As I read the lectionary for this week, it was, unusually, for me at least, the Old Testament reading which resonated most. Many people who seriously undertake Christian discipleship have been struck by the same incongruence which troubled David: “Here I am living in a house of cedar, while the ark of God dwells in a tent!”
Those of us who are formed by incarnation, sacramentality, and in particular, Dorothy Day’s radical preference for the poor, will, particularly during Advent, associate the “ark of God” with the poor among us, who are certainly dwelling in tents. Dorothy wrote often about her struggle to reconcile her relative comfort (relative to the destitute, certainly not to the bourgeoisie norm) with the abjection she witnessed daily. I think that is an entirely holy and appropriate response from the Christian to an unjust world. It is that question, which David phrased so succinctly, which makes up the first step of discipleship: “come, follow me”, and “deny thyself, take up thy cross and follow me”.
Yet I recently read a post from an account which often challenges me. The account focuses on “deconstruction”, and is geared towards recovering Catholics. Although as a gay Catholic, I do necessarily engage in my own “creative compliance” with the Church, I am also a convert who does not bear any childhood Catholic trauma. In fact, many of the notions which that particular account deconstructs, are those which are very dear to me, and indeed, motivated my conversion. However, I expose myself to the points of view therein because I hope they might expand my faith, and, as Fiducia Supplicans puts it, “broaden my idea of blessing”. They recently unpacked the Church’s valorization of martyrs, and the way it can be received by the faithful. One slide puts it rather well: God does not hate you because you are trying not to die.
You may already know that I personally am deeply committed to and inspired by the Catholic understanding of redemptive suffering; I named this worker Vulnera Christi precisely because I believe that ultimately it is, as St. Francis prayed, “by dying that we are born into eternal life”. I am sometimes put off by bland assertions that Christianity is the “religion of life”. I would argue that it is the religion of resurrection: life glorified by death in service to love. However, I confess that sometimes that spirituality does lend itself to scrupulosity; to asking yourself “how I can do blank while blank is happening to the ark of God” so often that it becomes difficult to function.
Where is the balance? How do we hold in our sight — simultaneously and perpetually — that God does NOT hate us, AND that discipleship entails radical sacrifice.
I find today’s reading from Samuel helpful. Initially, Nathan tells David to do as he intends — build God a house. But God reveals His will that David not be the one to do so. David accepts this. We must remember that the Lord is with us; in solidarity, love, and unfathomable mercy; and that we should not always do quite what we have in mind, but what God’s movement towards us reveals as our path. We must, as Our Lady did, hold all these things in our hearts and treasure them. When we tremble in fear and loathing, thinking that every sip of coffee or tender moment or all consolation and fulfillment or nourishment is a sin; it is then that we must remember that God only suffers in the first place because He does not want us to suffer.
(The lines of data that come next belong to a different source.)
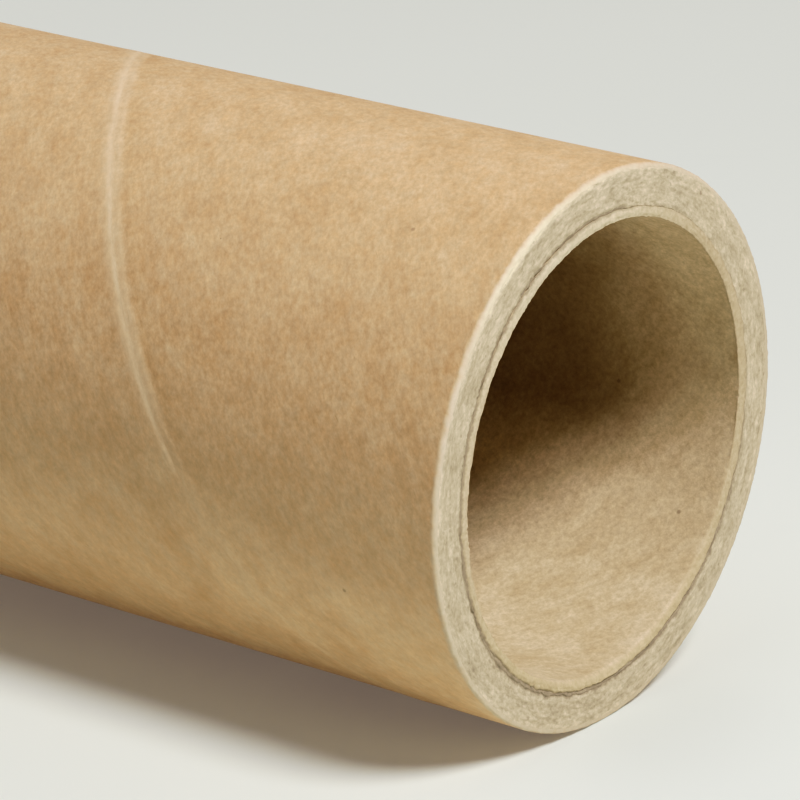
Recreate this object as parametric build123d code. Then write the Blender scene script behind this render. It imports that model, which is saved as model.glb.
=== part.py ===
# Heavy-walled, spiral-wound cardboard mailing tube with open, square-cut ends.
# Modelled lying on its side: the tube's axis runs along X, +Z is up, and the
# origin is on the ground, under the middle of the tube.
# The wall is one bonded laminate in three concentric layers:
#   inner_liner  the innermost ply, whose cut edge stands off the wall by a fine gap
#   board_wall   the grey chipboard plies, wound and glued into one thickness
#   kraft_wrap   the brown outer ply that covers the tube
import os
from build123d import *

# ---- driving dimensions, millimetres ----
length = 330.0          # over the two cut ends
bore_d = 50.0           # clear inside diameter
liner_t = 1.3           # innermost ply
board_t = 3.9           # chipboard plies together
wrap_t = 0.6            # outer kraft ply with its glue line
ply_gap_w = 0.25        # gap that has opened at the cut edge, beside the innermost ply
ply_gap_depth = 1.2     # how far that gap runs into the wall
edge_break = 0.12       # softened outer corner of each saw cut

# ---- derived ----
bore_r = bore_d / 2
liner_r = bore_r + liner_t
board_r = liner_r + board_t
outer_r = board_r + wrap_t
axis_z = outer_r        # the lowest line of the tube touches the ground


def ring(r_in, r_out):
    """A plain tube layer along X, centred on the frame's YZ plane."""
    with BuildPart() as p:
        with BuildSketch(Plane.YZ.offset(-length / 2)):
            with Locations((0, axis_z)):
                Circle(r_out)
                Circle(r_in, mode=Mode.SUBTRACT)
        extrude(amount=length)
    return p.part


def end_relief(x0, x1, r_in, r_out):
    """An annular volume between two stations on the axis."""
    with BuildPart() as p:
        with BuildSketch(Plane.YZ.offset(min(x0, x1))):
            with Locations((0, axis_z)):
                Circle(r_out)
                Circle(r_in, mode=Mode.SUBTRACT)
        extrude(amount=abs(x1 - x0))
    return p.part


# innermost ply
inner_liner = ring(bore_r, liner_r)

# chipboard body, with the opened gap beside the innermost ply at both ends
board_wall = ring(liner_r, board_r)
for s in (-1, 1):
    board_wall = board_wall - end_relief(
        s * (length / 2 - ply_gap_depth), s * (length / 2 + 1.0),
        liner_r - 0.4, liner_r + ply_gap_w)

# outer ply, with the saw cut's outer corners just broken
kraft_wrap = ring(board_r, outer_r)
rim = [e for e in kraft_wrap.edges()
       if e.geom_type == GeomType.CIRCLE and abs(e.radius - outer_r) < 1e-6]
kraft_wrap = chamfer(rim, edge_break)

nodes = {
    "kraft_wrap": kraft_wrap,
    "board_wall": board_wall,
    "inner_liner": inner_liner,
}

os.makedirs("parts", exist_ok=True)
for name, shape in nodes.items():
    solid = shape.solids()[0] if len(shape.solids()) == 1 else shape
    solid.label = name
    export_step(solid, f"parts/{name}.step")
    print(name, "volume mm3", round(shape.volume, 1), "solids", len(shape.solids()))
print("outer diameter", round(2 * outer_r, 2), "wall", round(outer_r - bore_r, 2))
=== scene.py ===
import math

import bpy
import numpy as np
from mathutils import Matrix, Vector


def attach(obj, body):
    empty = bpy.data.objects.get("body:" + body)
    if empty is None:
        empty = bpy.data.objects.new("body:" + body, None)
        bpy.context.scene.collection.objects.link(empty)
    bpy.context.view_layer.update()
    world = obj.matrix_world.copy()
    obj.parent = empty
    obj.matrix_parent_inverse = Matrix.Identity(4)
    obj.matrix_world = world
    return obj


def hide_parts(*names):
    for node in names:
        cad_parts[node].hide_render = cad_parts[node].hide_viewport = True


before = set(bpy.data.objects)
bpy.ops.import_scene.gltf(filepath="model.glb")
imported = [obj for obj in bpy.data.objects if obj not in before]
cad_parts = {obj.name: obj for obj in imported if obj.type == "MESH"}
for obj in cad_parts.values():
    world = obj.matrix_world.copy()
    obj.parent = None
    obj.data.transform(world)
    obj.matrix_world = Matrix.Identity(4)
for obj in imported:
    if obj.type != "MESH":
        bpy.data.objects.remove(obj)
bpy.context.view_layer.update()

# Heavy-walled spiral-wound paper tube lying along X, square-cut ends.
# Sizes below are in millimetres and repeat the frame's; meshes are written in metres.
MM = 0.001
HALF = 165.0          # half length
R_OUT = 30.8          # outside of the kraft ply
R_BOARD = 30.2        # under the kraft ply
R_LINER = 26.3        # outside of the innermost ply
R_BORE = 25.0         # clear bore
AXIS_Z = 30.8
TAU = 2 * math.pi

# the outer ply's helical seam: x = SEAM_X0 - SEAM_C * angle, angle 0 towards -Y, 90 deg on top
SEAM_X0 = HALF - 1.10 * R_OUT
SEAM_C = 0.0112 * 180 / math.pi * R_OUT          # mm of x per radian
LEAD = SEAM_C * TAU                              # mm of x per turn
BETA = math.atan2(SEAM_C, R_OUT)                 # helix angle from the circumference
STRIP_W = LEAD * math.cos(BETA)                  # width of the wound strip

# the innermost ply is wound with the same lead, its butt joint starts elsewhere
INNER_PHASE = math.radians(-28.0)                # where that joint meets the near end
INNER_BETA = math.atan2(SEAM_C, R_BORE)
INNER_W = LEAD * math.cos(INNER_BETA)


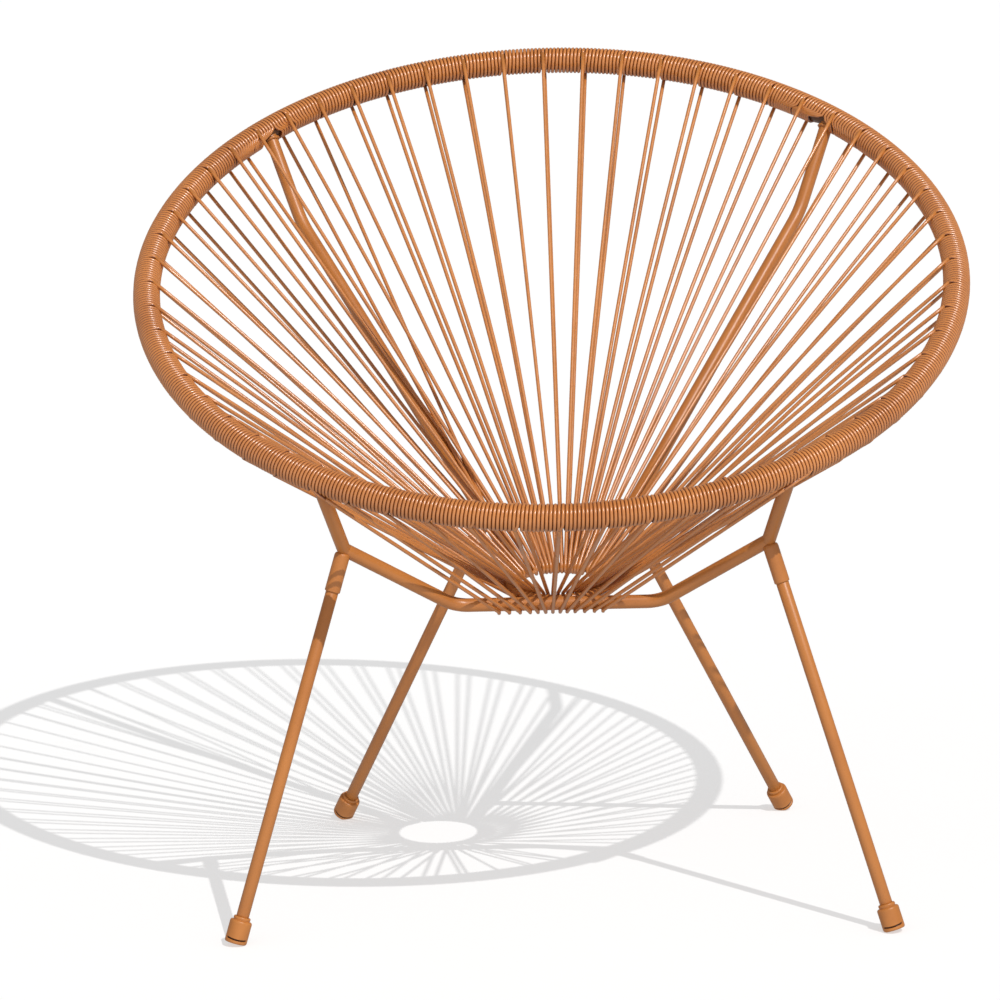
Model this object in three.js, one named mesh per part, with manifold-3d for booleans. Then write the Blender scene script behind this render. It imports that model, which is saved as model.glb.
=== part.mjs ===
// Round string lounge chair: a tilted steel rim and a small lower ring joined by
// bent support tubes, four screwed-in legs with foot caps, and a seat of taut
// cord that winds round the rim and runs down to the lower ring and back.
// Units are millimetres, +Z up, the front of the chair faces -Y.
// Origin: on the floor, below the middle of the overall box.
import * as THREE from 'three';
import { mergeVertices } from 'three/addons/utils/BufferGeometryUtils.js';
import Module from 'manifold-3d';

// ---- driving dimensions (mm, degrees) ----
const RIM_RADIUS = 387.4;             // centreline of the rim
const RIM_TUBE_R = 9.5;               // 19 mm rim tube
const RIM_HEIGHT = 575;               // rim centre above the floor
const RIM_TILT = 24.7;                // front of the rim is low
const CORD_R = 1.75;                  // 3.5 mm cord
const WRAP_R = 13.3;                  // outside of the cord winding on the rim
const LOWER_RADIUS = 46;              // centreline of the lower ring
const LOWER_TUBE_R = 3.5;             // 7 mm rod
const LOWER_Y = -96.4;               // lower ring sits forward of the rim centre
const LOWER_Z = 295.7;
const LOWER_TILT = 6.5;               // degrees, its front a little lower than its back
const LOWER_WRAP_R = 7.5;             // outside of the cord loops on the lower ring
const SUPPORT_R = 6.5;                // 13 mm support tubes
const FRONT_SUPPORT_ANGLE = 146;      // where they meet the rim, from the back
const BACK_SUPPORT_ANGLE = 46.2;
const ELBOW = [197, -217.8, 358.7];
const RUN_HALF = 96.5;                // half of the straight run past the lower ring
const RUN_Y = -152;                   // the run lies below and in front of the ring
const RUN_Z = 287.9;
const BACK_BEND_ALONG = 0.179;        // place of the back support's bend
const BACK_BEND_OUT = 26;
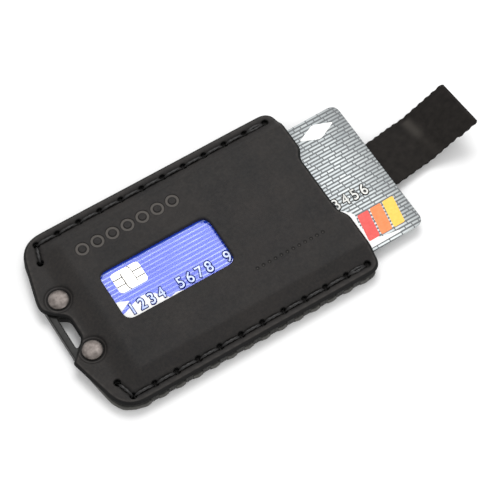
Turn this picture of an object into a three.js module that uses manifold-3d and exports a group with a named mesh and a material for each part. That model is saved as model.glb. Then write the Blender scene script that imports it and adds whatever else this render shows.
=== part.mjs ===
// A slim card holder: a moulded leather front sewn to a metal back frame, two cards in it,
// and a webbing strap that loops round the rear card and draws it out of the mouth.
// Millimetres. +X runs to the mouth, +Y across, +Z up through the front. It lies on its back at z = 0.
import * as THREE from "three";
import { mergeVertices } from "three/addons/utils/BufferGeometryUtils.js";
import Module from "manifold-3d";

const wasm = await Module();
wasm.setup();

// ---------------------------------------------------------------- driving dimensions
const leather = {
  closedEnd: -52.3, // the flat at the closed end
  mouth: 50.8,
  halfWidth: 35.0,
  flatHalf: 12.5, // half of the flat at the closed end, before the slants
  shoulder: -46.6, // where the slant would meet the long edge
  under: 4.05, // underside where it is sewn down
  thickness: 1.45,
  raise: 2.9, // how far the moulded middle stands above the seam
  dome: 0.15,
  rampOut: 31.0, // the side slopes, as distances from the middle
  rampIn: 27.2,
  endRamp: [-42.6, -38.2],
  scallop: { y: -1.2, half: 10.6, floor: -45.7, floorHalf: 4.3 }, // cut out round the lanyard slot
  notch: { low: -10.8, high: 12.4, ramp: 3.4, depth: 2.2 }, // the thumb notch in the mouth
};
const frame = {
  closedEnd: -51.2,
  mouth: 50.2,
  halfWidth: 34.2,
  shoulder: -45.9,
  floor: 2.3, // the pocket's floor
  rail: 3.5, // top of the rails that the leather is sewn to
  pocketEnd: -40.5,
  pocketHalf: 29.9,
  lip: { out: 1.2, height: 2.1, round: 0.45 }, // the low lip round the outside
  rib: { first: -35.9, pitch: 6.385, count: 13, length: 2.9, out: 0.75, top: 3.4 },
};
const seam = {
  y: 31.7,
  first: -42.0,
  pitch: 8.08,
  count: 12,
  inner: [-44.1, 25.1], // the last hole, set inwards at the closed end
  holeRadius: 1.0,
  threadRadius: 0.6,
  postRadius: 0.5,
  grooveHalf: 0.95,
  grooveDepth: 0.85,
  backGroove: 0.95,
};
const slot = { x: [-48.9, -45.4], y: -0.8, barHalf: 6.7, innerHalf: 4.2, round: 1.4 }; // for a lanyard
const rivet = {
  at: { left: [-45.6, 10.3], right: [-45.1, -11.0] },
  capRadius: 3.45,
  shank: 1.25,
  hole: 1.6,
  seat: 4.5,
};
const window_ = { x: [-30.9, 10.4], y: [-9.3, 10.4], radius: 3.5 };
const card = { length: 85.6, width: 53.98, thickness: 0.76, radius: 3.18 };
const chip = { length: 10.6, width: 8.0, radius: 1.4, left: 9.7, up: 27.0 + 4.4, depth: 0.3, gap: 0.12 };
const frontCard = { mouthEnd: 48.3, y: 0.2, z: 5.9, turn: 0 };
const rearCard = { mouthEnd: 71.6, y: -1.2, z: 3.7, turn: 0.65 };
const lining = { x: [-39.2, 48.4], half: 34.0 };
const strap = {
  y: -1.7,
  width: 19.0,
  bottom: 2.45,
  thickness: 0.9,
  bendX: -14.6, // inside of the turn round the rear card's end
  runFrom: 9.8,
  hingeX: 87.2,
  gap: 0.3,
  legBottom: 4.66,
  legThickness: 0.6,
  legEnd: 44.5, // where the fixed leg is bonded under the lining
  tail: { angle: 31, length: 20.2, hem: 8.5 },
};

// ---------------------------------------------------------------- materials
const material = (color, roughness, metalness = 0) =>
  new THREE.MeshStandardMaterial({ color, roughness, metalness });
const looks = {
  leather: material(0x423e3d, 0.6),
  lining: material(0x1f1d1c, 0.85),
  frame: material(0x34332f, 0.45, 0.7),
  pewter: material(0x968c87, 0.35, 0.9),
  thread: material(0x1e1c1c, 0.6),
  webbing: material(0x2d2a28, 0.75),
  frontCard: material(0x3a55c8, 0.35),
  rearCard: material(0xb4b9bc, 0.35),
  chip: material(0xd8d4c6, 0.25, 0.9),
};

// ---------------------------------------------------------------- helpers
function solid(geometry) {
  const bare = geometry.clone();
  bare.deleteAttribute("normal");
  bare.deleteAttribute("uv");
  const merged = mergeVertices(bare, 1e-4);
  return new wasm.Manifold(
    new wasm.Mesh({
      numProp: 3,
      vertProperties: new Float32Array(merged.attributes.position.array),
      triVerts: new Uint32Array(merged.index.array),
    }),
  );
}

function geometryOf(manifold) {
  const mesh = manifold.getMesh();
  const geometry = new THREE.BufferGeometry();
  geometry.setAttribute("position", new THREE.BufferAttribute(mesh.vertProperties, 3));
  geometry.setIndex(new THREE.BufferAttribute(mesh.triVerts, 1));
  geometry.computeVertexNormals();
  return geometry;
}

const union = (solids) => solids.reduce((a, b) => a.add(b));
const cut = (body, tools) => tools.reduce((a, b) => a.subtract(b), body);

// A closed outline whose corners [x, y, t] are rounded over the length t on each side.
function outline(corners, Kind = THREE.Shape) {
  const path = new Kind();
  corners.forEach(([x, y, t], i) => {
    const corner = new THREE.Vector2(x, y);
    const before = new THREE.Vector2(...corners.at(i - 1));
    const after = new THREE.Vector2(...corners[(i + 1) % corners.length]);
    const start = corner.clone().add(before.sub(corner).setLength(t));
    const end = corner.clone().add(after.sub(corner).setLength(t));
    if (i === 0) path.moveTo(start.x, start.y);
    else path.lineTo(start.x, start.y);
    path.quadraticCurveTo(x, y, end.x, end.y);
  });
  path.closePath();
  return path;
}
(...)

And so I will share with you a meager formula which brings me peace. This is only the fruit of one mind, do not give it much weight: God does not will suffering, and so He suffers; It is God’s will that we suffer with Him. I must remind myself that Jesus ate enough food, drank enough water, and accepted enough consolation to keep Himself alive for 33 years, until it was time. And even then, in His humanity he asked His father that this cup might pass, and in His perfection, he accepted it with humility, and total generosity; never resisting or resorting to violence, nor accepting the attempts of those who loved Him to protect Him, and finally, with His last breath, recommending His murderers to God’s mercy.
Those themes of obedience are of course echoed in the week’s gospel, the scene of the Annunciation. Like her son later would, Mary expresses some doubt, “how can this be?”, and then finally accepts her fearful destiny: “let it be done to me according to thy will”.
And so it is that we may not ever entirely know the answer to the question, how can I live. It is an answer which will morph, and come only in still, quiet, easily ignored voices; unless we are so fortunate as to receive our own Annunciation. We must pray and pray and pray. And not believe the Devil’s lie that God could not possible love us. He does love us always and forever and everywhere. That is why He groans and bleeds: because so many He loves are willfully abused, deprived, and killed by so many others whom He loves. An awful mystery. A beautiful, and provocative idea. One which we say, with as much sincerity as we can muster, “I believe”.